Ultimately the key to success at Paris will be political focus. If it’s left to technical negotiators, the prospects recede. But if leaders can create the space and the political will, as we have seen with the US/China deal and the Global Climate Summit, and concentrate on the agenda early enough in advance of Paris, the prospects substantially improve. This is probably the biggest lesson from the failure of Copenhagen in 2009: heads of government arrived to be faced with an incomplete text and therefore an impossible task. Ministers and politicians, supported by other stakeholders, e.g. from business, will need to exert pressure on the process throughout 2015 if that mistake is not to be repeated.

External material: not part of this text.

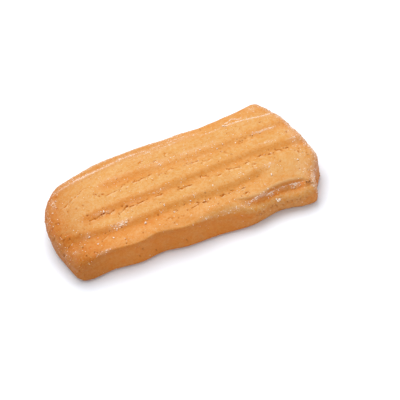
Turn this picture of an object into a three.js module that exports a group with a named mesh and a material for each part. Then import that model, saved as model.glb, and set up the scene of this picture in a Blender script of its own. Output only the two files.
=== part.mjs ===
import * as THREE from "three";

// Shortbread biscuit: one baked bar with lengthwise ridges. Millimetres, +Z up, length along X.

// Overall heights
const CROWN_HEIGHT = 13.2;       // underside to the top of the crown
const NEAR_SIDE_HEIGHT = 10.2;   // top of the side wall, -Y side
const FAR_SIDE_HEIGHT = 9.4;     // top of the side wall, +Y side
const END_DROP = 1.2;            // how far the crown falls toward both ends
const BEND = 2.2;                // exponent of the crown across the width

// Plan outline at the widest level, counter-clockwise from the corner at -X, -Y
const OUTLINE = [
  [-37.7, -16.4], [-33.5, -17.1], [-27.8, -16.7], [-18.5, -17.7], [-11.3, -17.0], [-3.5, -18.3],
  [7.0, -18.5], [17.5, -19.8], [27.0, -18.6], [34.8, -20.0], [38.6, -19.6], [39.9, -15.4],
  [43.0, -9.9], [40.6, 0.9], [38.2, 8.4], [35.1, 14.8], [32.2, 18.9], [27.4, 18.6],
  [16.9, 17.3], [4.1, 17.9], [-9.6, 18.9], [-23.2, 18.0], [-31.9, 15.7], [-36.9, 13.7],
  [-41.1, 8.0], [-42.8, -0.1], [-41.3, -7.9],
];
const HALF_LENGTH = 42.5;
const HALF_WIDTH = 19.2;
const CORNERS = [0, 10, 16, 23]; // outline points at the ends of the near, right, far, left sides

// Edge roundings
const SHOULDER_NEAR = 0.4;
const SHOULDER_NEAR_SOFT = 3.8;  // how much softer it gets on the +X half, before the roll
const SHOULDER_FAR = 3.4;
const SHOULDER_LEFT = 4.2;
const SHOULDER_RIGHT = 1.8;
const NEAR_LEAN = 0.6;           // how far the near wall leans in from its foot to its top
const BOTTOM_ROUND = 1.5;
const CORNER_EASE = 3.2;         // length along the rim over which the roundings change

// Lengthwise grooves: y at x = -34, 0 and 34, a slow wave along the groove, the depth, where the
// groove starts and ends, the width of its gentle side (-Y) and of its steep side (+Y)
const GROOVES = [
  { y: [-9.9, -11.4, -9.7], wave: 0.5, length: 36, peak: -2, depth: 0.95, from: -42, to: 26,
    gentle: 4.6, steep: 2.5 },
  { y: [-4.9, -3.8, -3.9], wave: 0.3, length: 40, peak: 20, depth: 0.95, from: -31, to: 46,
    gentle: 4.6, steep: 2.6 },
  { y: [4.3, 3.9, 3.3], wave: 0.6, length: 54, peak: -14, depth: 0.8, from: -23, to: 46,
    gentle: 4.6, steep: 2.9 },
  { y: [12.4, 14.1, 11.8], wave: 0.5, length: 48, peak: -12, depth: 0.45, from: -40, to: 46,
    gentle: 2.2, steep: 1.8 },
];

// Tears in the crust along two of the grooves; column is the grid column that follows each one
const TEARS = [
  { y: [-4.6, -4.9, -5.2], wave: 0.45, length: 36, peak: 26, depth: 0.42, from: -31, to: 38,
    column: -0.26 },
  { y: [1.6, 2.7, 1.8], wave: 0.6, length: 34, peak: -10, depth: 0.42, from: -30, to: 22,
    column: 0.12 },
];
const TEAR_HALF_WIDTH = 0.4;
const TEAR_BREAK = 8;            // a tear opens and closes once over this length

// Low roll along the -Y side: only on the +X half, below a creased edge
const ROLL_FROM = 10;            // x where the roll starts
const ROLL_FULL = 24;            // x where it is fully formed
const ROLL_FADE = 32;            // x where it starts to narrow toward the end
const ROLL_INSET = 1.95;         // from the outline in to the crease
const ROLL_SWELL = 1.6;          // how much wider the roll is where it is widest
const ROLL_SWELL_AT = 34;        // x of the widest place
const ROLL_SWELL_LENGTH = 7;     // how quickly it gets there
const ROLL_ARC_REACH = 1.4;      // half width of its arc, as a share of the way in to the crease
const ROLL_CREASE_HEIGHT = 8.5;
const ROLL_FIRST_TURN = 0.3;     // how far past its top the arc starts, radians
const ROLL_CLOSES = 33;          // x where the crease starts to close
const ROLL_CLOSED = 39;          // and where it is closed
const ROLL_CREST_HEIGHT = 8.6;
const ROLL_WIDEST_HEIGHT = 5.6;
const ROLL_FLANK = 0.6;          // width of the steep flank above the crease

// Slumped corner at -X, -Y
const SLUMP = 1.1;               // how much lower it lies
const SLUMP_AT = [-41, -17];
const SLUMP_SIZE = [9, 7];
const SLUMP_ROUND = 1.6;         // how much softer the near shoulder gets there

// Mesh grid of the crown, and the rows down the sides
const ALONG = 60;
const ACROSS = [
  -1, -0.965, -0.93, -0.89, -0.83, -0.76, -0.69, -0.62, -0.56, -0.5, -0.44, -0.38, -0.32,
  -0.28, -0.26, -0.24, -0.18, -0.12, -0.05, 0.03, 0.1, 0.12, 0.14, 0.16, 0.21, 0.27, 0.33,
  0.4, 0.48, 0.56, 0.64, 0.7, 0.76, 0.82, 0.88, 0.94, 1,
];
const ARC_ROWS = 4;
const WALL_ROWS = 3;
const FOOT_ROWS = 3;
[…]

The fact that Copenhagen was such a failure does provide some grounds for optimism that Paris won’t ultimately go down the same path, partly because expectations should be managed more cleverly. Pre-Copenhagen, there was much talk of an ambitious comprehensive binding agreement. This time no-one, apart from the NGOs, is using that language. The binding or non-binding nature of the agreement may pose awkward questions (this question has been parked for now) but skillful drafting ought to prevent that being a deal-breaker. As hinted above, the targets which countries commit to at Paris may well be modest in nature. But if they can demonstrate sufficient intent that collectively the international community is prepared to support ongoing and more ambitious climate action and decarbonisation policies at national level, that may be enough.